If there are multiple user types affected try to understand what user groups are most affected and why there are differences.

3. Existing solutions or work-arounds

It might be that you hear about the problem for the first time but this doesn't mean that the problem is not already known to your users. They might already have found some work-arounds to deal with this problem. So, if you have a possibility to get first-hand-feedback ask your users how they solve this problem already and what pain points those work-arounds create for them.

This is also time for some desk research to check what your competitors do. For most problems there are already some solutions on the market (or even inside your company if you work in a big organization that operates in various markets).

4. Business challenges

What is the impact of this problem to your business if you don't solve this problem?

Examples:

  • Does it already have a negative impact?
  • Are you losing customers? (lower retention)
  • Do you receive negative customer feedback?

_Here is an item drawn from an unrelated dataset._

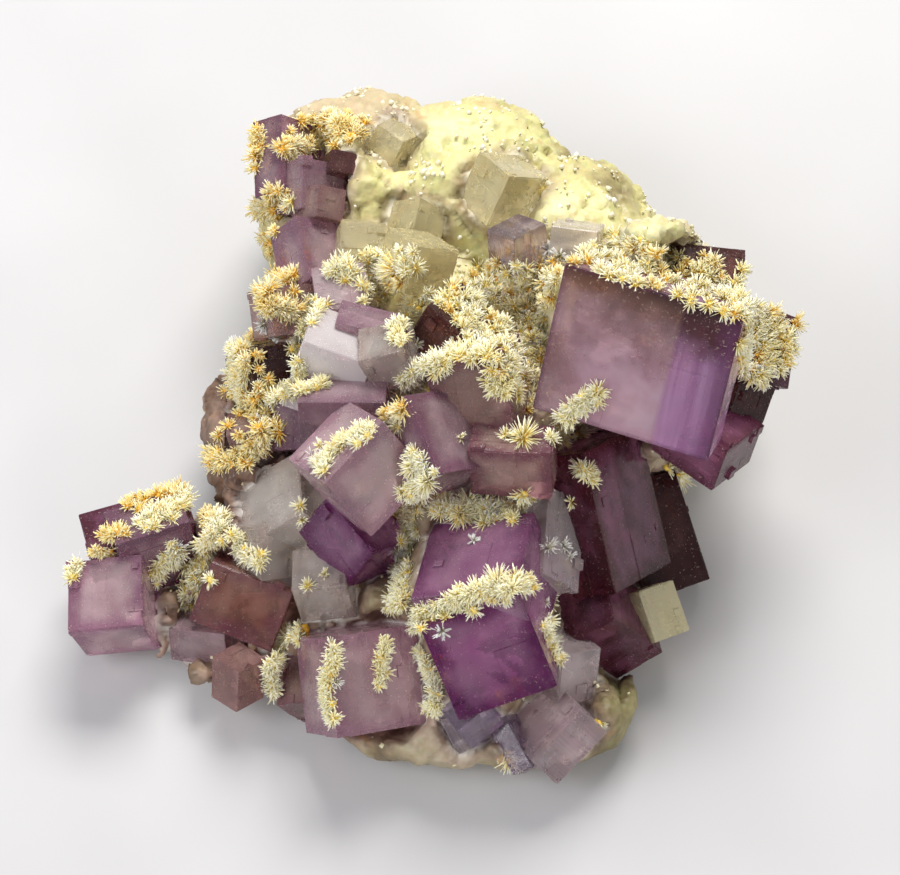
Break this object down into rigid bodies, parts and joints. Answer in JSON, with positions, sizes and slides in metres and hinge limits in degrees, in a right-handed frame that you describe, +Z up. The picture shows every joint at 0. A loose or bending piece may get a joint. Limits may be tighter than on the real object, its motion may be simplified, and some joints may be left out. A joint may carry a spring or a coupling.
{
  "type": "fluorite specimen",
  "caption": "Hand-sized mineral specimen: purple see-through fluorite cubes on a pale lumpy matrix, with crusts and sprays of cream and gold needles; rests on its flat sawn underside.",
  "frame": {"origin": "middle of the flat sawn underside, at the centre of the bounding box in plan", "axes": "+Z up out of the underside, +Y from the crystal-covered front towards the bare pale top of the matrix, +X towards the large cube's side"},
  "size_m": [0.0934, 0.0958, 0.0475],
  "materials": {
    "fluorite": "see-through purple crystal with frosted, finely stepped faces",
    "pale_crystal": "see-through grey, beige and colourless crystal, slightly frosted",
    "matrix": "dull, sugary pale yellow to grey-beige rock",
    "needles": "silky fine needles, gold at the root and cream to white at the tip"
  },
  "bodies": {
    "root": {"large_fluorite_cube": "fluorite", "right_fluorite_group": "fluorite", "front_fluorite_group": "fluorite", "centre_fluorite_group": "fluorite", "lower_left_fluorite_pair": "fluorite", "top_left_fluorite_group": "fluorite", "upper_left_fluorite_group": "fluorite", "upper_pale_fluorite": "pale_crystal", "arm_fluorite_group": "fluorite", "low_beige_crystal": "pale_crystal", "small_clear_fluorite": "pale_crystal", "small_grey_crystal": "pale_crystal", "beige_crystal": "pale_crystal", "grey_beige_crystal": "pale_crystal", "olive_grey_crystal": "pale_crystal", "matrix": "matrix", "upper_right_needles": "needles", "upper_right_needles_2": "needles", "upper_right_needles_3": "needles", "upper_right_needles_4": "needles", "centre_field_needles": "needles", "centre_field_needles_2": "needles", "centre_field_needles_3": "needles", "centre_field_needles_4": "needles", "centre_field_needles_5": "needles", "centre_field_needles_6": "needles", "centre_field_needles_7": "needles", "large_cube_foot_needles": "needles", "large_cube_foot_needles_2": "needles", "centre_column_needles": "needles", "centre_column_needles_2": "needles", "centre_column_needles_3": "needles", "middle_band_needles": "needles", "front_band_needles": "needles", "front_left_needles": "needles", "lower_left_needles": "needles", "lower_left_needles_2": "needles", "lower_left_needles_3": "needles", "front_right_needles": "needles", "arm_needles": "needles", "arm_needles_2": "needles", "arm_needles_3": "needles", "arm_needles_4": "needles", "left_edge_needles": "needles", "left_edge_needles_2": "needles", "left_inner_needles": "needles", "middle_left_needles": "needles", "upper_left_edge_needles": "needles", "top_left_needles": "needles", "upper_field_needles": "needles"}
  },
  "joints": []
}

It might also be that the problem has no impact on your business. Not everything that brings value to your users brings also value to your organization.

What do we need to learn?

5. Solution assumptions

The opportunity canvas is the starting point to discover potential solutions. But you will already have some first assumptions about possible solutions and it is important to share first ideas to foster a common understanding. Sharing ideas is important in this respect but make sure you see them as assumptions only to not bias anyone early on.

6. Usage assumptions

What impact will it have on your users when this problem is solved?

Imagine that the problem is already solved. Think about your first solution assumptions. What value will this create and how will the usage of your product change?

7. Adoption expectations

Again, imagine the problem is solved already: How will users adopt your solution?

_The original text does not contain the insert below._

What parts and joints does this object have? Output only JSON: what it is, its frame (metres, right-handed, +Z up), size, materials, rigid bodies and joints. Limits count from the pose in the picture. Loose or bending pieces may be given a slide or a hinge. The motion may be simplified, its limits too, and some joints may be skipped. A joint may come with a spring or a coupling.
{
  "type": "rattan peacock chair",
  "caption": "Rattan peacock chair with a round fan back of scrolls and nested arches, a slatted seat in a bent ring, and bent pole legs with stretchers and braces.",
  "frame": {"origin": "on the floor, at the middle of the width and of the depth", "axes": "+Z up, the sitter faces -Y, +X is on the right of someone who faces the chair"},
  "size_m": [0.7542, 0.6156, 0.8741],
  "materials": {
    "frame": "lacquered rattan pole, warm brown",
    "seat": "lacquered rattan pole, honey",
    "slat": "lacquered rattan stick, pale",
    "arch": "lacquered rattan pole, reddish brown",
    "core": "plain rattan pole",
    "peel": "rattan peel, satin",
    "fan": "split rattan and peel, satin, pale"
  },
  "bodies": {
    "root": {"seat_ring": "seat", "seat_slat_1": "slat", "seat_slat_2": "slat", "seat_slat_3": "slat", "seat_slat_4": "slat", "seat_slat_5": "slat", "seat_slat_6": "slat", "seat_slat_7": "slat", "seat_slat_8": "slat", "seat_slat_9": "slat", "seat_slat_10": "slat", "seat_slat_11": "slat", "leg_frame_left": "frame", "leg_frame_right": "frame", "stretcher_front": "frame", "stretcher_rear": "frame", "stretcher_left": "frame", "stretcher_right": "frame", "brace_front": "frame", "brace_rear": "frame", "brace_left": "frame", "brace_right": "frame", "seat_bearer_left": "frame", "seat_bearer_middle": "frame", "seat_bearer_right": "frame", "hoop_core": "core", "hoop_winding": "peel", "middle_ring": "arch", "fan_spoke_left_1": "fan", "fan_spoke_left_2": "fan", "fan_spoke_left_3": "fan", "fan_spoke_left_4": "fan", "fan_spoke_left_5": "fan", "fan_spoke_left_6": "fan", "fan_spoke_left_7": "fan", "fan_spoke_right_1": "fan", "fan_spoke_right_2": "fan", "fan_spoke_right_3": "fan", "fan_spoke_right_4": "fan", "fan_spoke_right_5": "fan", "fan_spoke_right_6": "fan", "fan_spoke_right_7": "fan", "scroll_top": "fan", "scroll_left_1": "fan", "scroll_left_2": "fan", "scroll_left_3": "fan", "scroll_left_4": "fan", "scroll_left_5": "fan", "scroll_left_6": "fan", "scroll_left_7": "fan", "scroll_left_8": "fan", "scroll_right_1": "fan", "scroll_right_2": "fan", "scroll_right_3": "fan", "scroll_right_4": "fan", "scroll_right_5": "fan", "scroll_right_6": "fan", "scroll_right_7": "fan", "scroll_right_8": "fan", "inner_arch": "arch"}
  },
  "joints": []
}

  • How will they learn to use the new solution?
  • Will the new solution break existing user patterns?
  • Will users need to re-learn or change behaviors?
  • Etc.

8. Expected business benefits

What business metrics will be affected if this problem is solved?

Think about

  • Revenue
  • Customer satisfaction
  • Customer retention
  • Etc.

9. Expected constraints

What constraints are to be expected?

  • What is the budget?
  • Are there already known technical limitations?

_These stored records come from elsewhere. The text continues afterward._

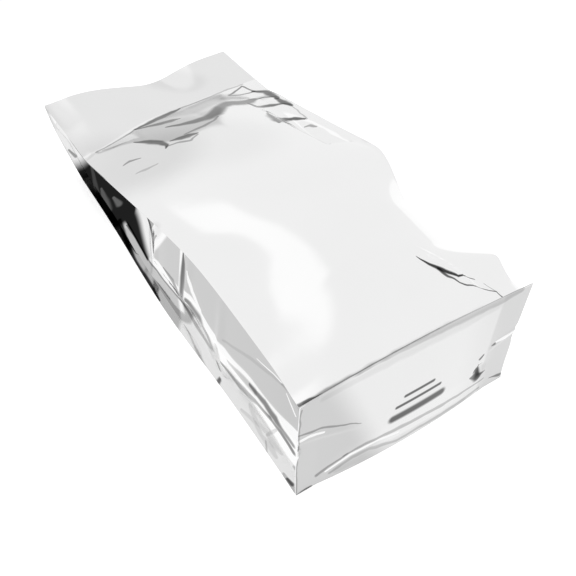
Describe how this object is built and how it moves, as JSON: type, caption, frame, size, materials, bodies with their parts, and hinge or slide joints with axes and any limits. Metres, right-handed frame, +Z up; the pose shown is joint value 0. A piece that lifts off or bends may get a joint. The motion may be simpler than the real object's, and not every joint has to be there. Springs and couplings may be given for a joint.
{
  "type": "flat bottom bag",
  "caption": "Silver film bag with side gussets and a flat base plate, shut and flat at the mouth, lying on its back panel.",
  "frame": {"origin": "centre of the bounding box, on the ground that the back panel lies on", "axes": "+X across the panels, +Y from the base plate to the mouth, +Z up, from the back panel to the front panel"},
  "size_m": [0.146, 0.3194, 0.0899],
  "materials": {
    "film": "glossy silver metallised plastic film"
  },
  "bodies": {
    "root": {"bag": "film"}
  },
  "joints": []
}
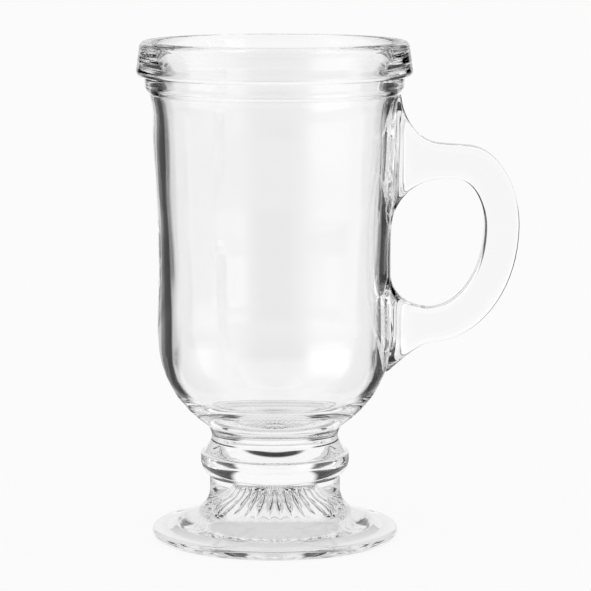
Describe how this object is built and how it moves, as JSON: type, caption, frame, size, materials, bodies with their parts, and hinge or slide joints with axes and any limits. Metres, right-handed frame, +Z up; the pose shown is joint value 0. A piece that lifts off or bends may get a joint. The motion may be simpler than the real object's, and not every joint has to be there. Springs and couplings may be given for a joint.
{
  "type": "irish coffee glass",
  "caption": "Footed clear glass mug: a rounded bowl with a banded rim, a short knopped stem, a hollow fluted foot and a flat D-shaped handle.",
  "frame": {"origin": "on the table, under the middle of the whole outline; the glass's own axis is vertical and 15.6 mm from it towards -X", "axes": "+Z up along the height, +X towards the handle, -Y towards the viewer of the front"},
  "size_m": [0.1116, 0.0804, 0.146],
  "materials": {
    "clear_glass": "fire-polished pressed soda-lime glass, colourless"
  },
  "bodies": {
    "root": {"bowl": "clear_glass", "stem": "clear_glass", "foot": "clear_glass", "handle": "clear_glass"}
  },
  "joints": []
}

How do we measure success?

10. Outcome (user) metrics

It is important to understand right from the beginning – when an opportunity is identified – what benchmark can be used to measure success or failure. We need to understand what observable and quantifiable behaviors on the user side create business value.

Outcome metrics include impact and output metrics.

  • Understand what customer or user behaviors drive business results.
  • Understand how we can increase or decrease those behaviors.
  • Measure the outcomes to make necessary course corrections.

In essence you specify what user behavior you can measure to monitor if solving this problem is successful or a failure.

Note to the facilitator

An Opportunity Canvas is a communication tool. You use it in a co-creation session to get a first deeper understanding on a given opportunity before an agile team starts with their detailed elaboration (discovery).

  • Do it fast – 30 minutes
  • Use the "momentum" (Design Thinking)
  • If the participants get stuck move on. It is not important that the canvas is filled in with all details. Use it to build a first common understanding of the problem between business (Focus), the team or the user researchers (Sense).
  • Regarding constraints it is advised to include also roles who can understand the technical complexity.
  • If the problem is not fully understood, ask what are the gaps. What is still not fully understand and must be further explored by either the team or a user researcher.
  • Make sure that the status quo is based on facts and not gut feelings. Ask for evidence. If there is no evidence document what data should be collected.
  • Make sure that solutions stay assumptions.
  • Be picky about the metrics. Make sure there is a common understanding how success should be measured. What is a positive outcome for all sides?